While the GDR kindergartens in the East were run with a clear political agenda, there was an interesting side effect to this aggressive expansion, which I experienced on the east side of Berlin more than twenty years after the fall of the Wall: many Berlin mothers took returning to work and enrolling their child in care as completely normal. Their mothers had done it, and in some cases, so had their grandmothers. If I had entered my children in a kita a few miles to the west in the same city, I might have experienced a different attitude. One fellow American expat, Anna, lived in Charlottenberg, an expensive southwestern district of Berlin, when her children were born, and found herself surrounded by mothers who had abandoned their high-flying careers as lawyers and businesswomen just to stay at home longer with their children. I had a hard time believing her because it didn’t sound like the Berlin I knew.
Still, in general, child care is now considered a right in Germany. Since 2013, every German child from ages one to six is guaranteed a spot at a child-care center, and the city of Berlin has been making steady moves toward making it free at every age. Today, about 59 percent of two-year-olds are enrolled in some form of early childhood education, and among older children, preprimary education is nearly universal with children ages three, four, and five enrolled at 92 percent, 96 percent, and 98 percent, respectively, according to the Organization for Economic Cooperation and Development.
Far fewer children in the United States are in any kind of early childhood education, with only 23.4 percent of children under five in formal child care, according to the Center for American Progress. The high cost of care is most likely the main deterrent, but I also think the lingering stigma around child care discourages many parents from enrolling their children if they don’t have to. Even if they do, they try to limit the hours, like I did.

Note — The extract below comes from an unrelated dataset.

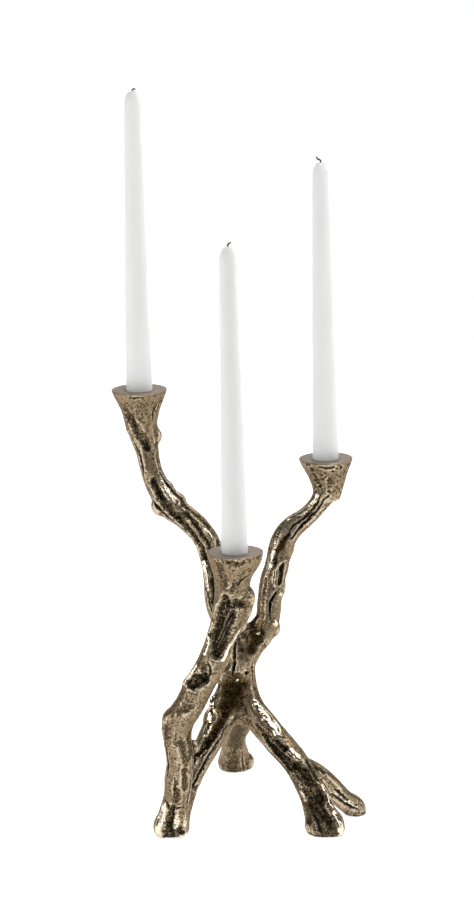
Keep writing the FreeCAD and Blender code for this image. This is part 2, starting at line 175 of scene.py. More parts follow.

In the United States, the entrenched ideal is still the stay-at-home mom. Despite the fact that 71 percent of mothers are now working outside the home, the majority of Americans still think it’s best when one parent stays at home full-time, according to a 2014 survey by the Pew Research Center. Given how few of those full-time parents are men (only 16 percent), the pressure remains on mothers to be stay-at-home moms, a term that has notably changed from the housewife of the ’50s and ’60s, increasing the emphasis on motherhood as a woman’s highest priority. Whatever it is called, this occupation has declined considerably since 1970, when nearly half of mothers in two-parent families worked only in the home. For both my mother’s and grandmothers’ generations, the baby boomers and post–World War II generation, women were expected not only to maintain the household but be available for their children until they graduated from high school. In their view, leaving a baby, even a toddler, in the care of anyone else was heartless.
“I just don’t know how you can stand to leave this beautiful child!” my otherwise supportive mother exclaimed to me once when Sophia was eighteen months old.
The weight of her judgment was like a body blow. “It’s not like I have much choice, Mom,” I told her.
But in Germany, I did have a choice. I could have applied for elterngeld (money for parental leave) and taken a longer time off to stay home with my second child, but after having a whole year off with Ozzie, I knew that having a few hours to do something other than care for a child would be better for me and, therefore, better for my son. Still, it felt selfish. Hearing the other Berlin mothers express such positive attitudes toward kita helped alleviate some of the guilt. I certainly liked the idea that other kids and the new experiences at kita might be good for Ozzie.
I was also getting the best of both the East and West because I was surrounded by parents and teachers who had the East German perspective of kita as a normal, positive experience for
young children and who had also adopted the West’s more open curriculum, which rejected political or authoritarian rules in favor of child-centered play and social skills.
When I asked the history professor Allen about the differences she saw in today’s American and German systems, she said that Americans see kindergarten as an academic class, while Germans see it primarily as child care. That could explain why Berliners often used the words kita and kindergarten interchangeably, even though kita often includes children younger than three. For those young kids like Ozzie, kita was essentially child care, but that didn’t mean there was no learning going on. It just wasn’t academic learning.
Early Kita Skills
Learning at kita for a one-year-old like Ozzie meant mastering “gross motor skills,” like walking, or “fine motor skills,” like using forks and spoons. None of it was purposely done through training or structured activities. Ozzie learned through play. He also picked up the language this way, without any formal instruction. Like his sister, Ozzie’s first German words were the key ones for toddler relations: meine and nein. On the friendlier side, he also learned to say hallo before he could say the English version, hello.
To keep track of what he learned, Ozzie was given a long, bright green binder (Germans, I was starting to notice, love binders). In this binder, the kita teachers collected his drawings, and made observations on his behavior. They often wrote down direct quotations from him, his first words, and, then later, his more chatty thoughts, including his likes and dislikes, such as this gem about nap time: “I like it loud, when I have to go to bed. Then I like to jump around and giggle with my friends in our beds.” Apparently, getting Ozzie to sleep was difficult for his kita teachers as well.
The teachers kept track of Ozzie’s development, noting developmental milestones. For instance, I received a sheet that described Ozzie’s “competencies.” For example, “ego competencies” were about things like developing confidence in his ability to make things happen, and “social competencies” looked at his ability to be part of a group and play alongside others. There were also categories for knowledge and learning, but these were accomplishments like “communicating one’s own wishes and intentions to others” and “developing the patience to repeat an exercise”—not academic skills. The kita instructors scheduled meetings with the parents to discuss progress and any issues. It was soon clear to me that kita was much more than babysitting.